Janet Downs's picture
 1

Young people educated in a private secondary school were 12 percentage points more likely than their state-educated peers to have entered a managerial or professional occupation by the time they’re 25, latest research from UCL’s Institute of Education (IOE) suggests.  They’re also earning ‘on average 17 percent higher pay’.

IOE looked at those born in 1990 and compared privately-educated young people with ‘similar [state-educated] others'.   

The evidence showed that on average paying for private secondary education bestows a benefit in terms of employment and pay at age 25.  This will no doubt be used by some as 'proof' of the educational superiority of fee-paying schools but this isn't necessarily so.  The OECD found state schools with a similar socio-economically advantaged intake conferred the same benefit in terms of results* as private schools. 

In other words, the greater academic success of schools with socio-economically advantaged pupils, whether private or state, is because of their intake. 
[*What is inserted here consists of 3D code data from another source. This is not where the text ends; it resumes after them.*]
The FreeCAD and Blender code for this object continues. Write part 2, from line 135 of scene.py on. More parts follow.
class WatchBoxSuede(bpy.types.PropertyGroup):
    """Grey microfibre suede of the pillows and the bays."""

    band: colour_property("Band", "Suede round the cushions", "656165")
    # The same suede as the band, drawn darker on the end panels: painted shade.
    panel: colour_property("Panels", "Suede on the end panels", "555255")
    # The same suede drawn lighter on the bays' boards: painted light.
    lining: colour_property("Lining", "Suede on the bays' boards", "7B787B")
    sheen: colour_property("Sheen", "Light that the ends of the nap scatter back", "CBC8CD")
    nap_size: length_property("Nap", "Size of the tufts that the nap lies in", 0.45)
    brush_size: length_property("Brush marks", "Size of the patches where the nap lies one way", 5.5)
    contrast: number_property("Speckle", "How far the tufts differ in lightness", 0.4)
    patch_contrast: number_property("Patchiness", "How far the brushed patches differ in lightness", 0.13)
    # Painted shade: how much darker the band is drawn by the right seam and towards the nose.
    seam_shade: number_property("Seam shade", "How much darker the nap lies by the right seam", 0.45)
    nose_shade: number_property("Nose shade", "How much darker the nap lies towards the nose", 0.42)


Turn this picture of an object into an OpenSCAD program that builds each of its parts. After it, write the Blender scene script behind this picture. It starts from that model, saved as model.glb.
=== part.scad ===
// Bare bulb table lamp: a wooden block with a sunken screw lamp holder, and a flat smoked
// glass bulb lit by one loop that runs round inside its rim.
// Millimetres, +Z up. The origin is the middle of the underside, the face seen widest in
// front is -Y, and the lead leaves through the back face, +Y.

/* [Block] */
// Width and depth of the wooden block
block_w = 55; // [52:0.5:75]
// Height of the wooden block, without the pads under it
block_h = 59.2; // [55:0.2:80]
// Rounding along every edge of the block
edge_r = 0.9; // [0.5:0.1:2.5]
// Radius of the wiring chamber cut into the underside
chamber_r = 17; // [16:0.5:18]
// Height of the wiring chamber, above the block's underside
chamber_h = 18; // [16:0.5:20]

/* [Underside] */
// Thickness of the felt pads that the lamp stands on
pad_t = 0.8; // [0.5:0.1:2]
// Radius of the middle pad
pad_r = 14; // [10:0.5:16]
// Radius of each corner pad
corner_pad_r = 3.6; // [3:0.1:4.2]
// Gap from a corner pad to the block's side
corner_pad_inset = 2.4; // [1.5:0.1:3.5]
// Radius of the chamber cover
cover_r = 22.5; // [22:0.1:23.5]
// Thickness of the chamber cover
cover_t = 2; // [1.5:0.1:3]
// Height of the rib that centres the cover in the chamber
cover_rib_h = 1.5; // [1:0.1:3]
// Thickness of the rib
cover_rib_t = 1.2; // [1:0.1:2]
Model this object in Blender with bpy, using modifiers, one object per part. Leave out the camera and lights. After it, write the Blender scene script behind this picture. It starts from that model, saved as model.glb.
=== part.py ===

In any case, the private sector advantage – the higher exam scores generally achieved by independent schools – disappears when socio-economic background is taken into account (see here).

If the educational advantage of attending a private school disappears when socio-economic background is factored in, then the employment/future pay advantage found by researchers must be caused by something else.  One reason could be access to a network of similarly-educated people favouring those like themselves.  This access can be bought.

This is unfair to equally-qualified state-educated pupils who find themselves excluded.  

Labour has said it will put the abolition of private schools in its manifesto.  But this strident approach could be counter-productive.  Far better to push the advantages of being educated in the state system.   Even the Tatler has said private education isn’t superior any more.   In a state school ‘your child gets a better preparation for the real world, the one where not everything is handed to them on a sterling-silver platter, where there is a cosmopolitan mix, where you will have to fight to get to the top.’

That’s not to say private schools couldn’t be integrated into the state system in time.   But that’s an argument for the future.

The researchers also looked for evidence showing fee-paying schools benefitted society by instilling ‘community-oriented attitudes and behaviour, such as volunteering and charitable giving’.  The question was relevant, researchers said, because some independent schools claim this is part of the ‘public benefit’ which earns them their charitable status and consequent tax breaks**.

IOE found no difference in charitable engagement between those educated privately and those who attended state schools.

*As measured by the three-yearly PISA tests

**The report pointed out that not all independent schools make this claim and a ‘large minority’ of independent schools don’t have charitable status.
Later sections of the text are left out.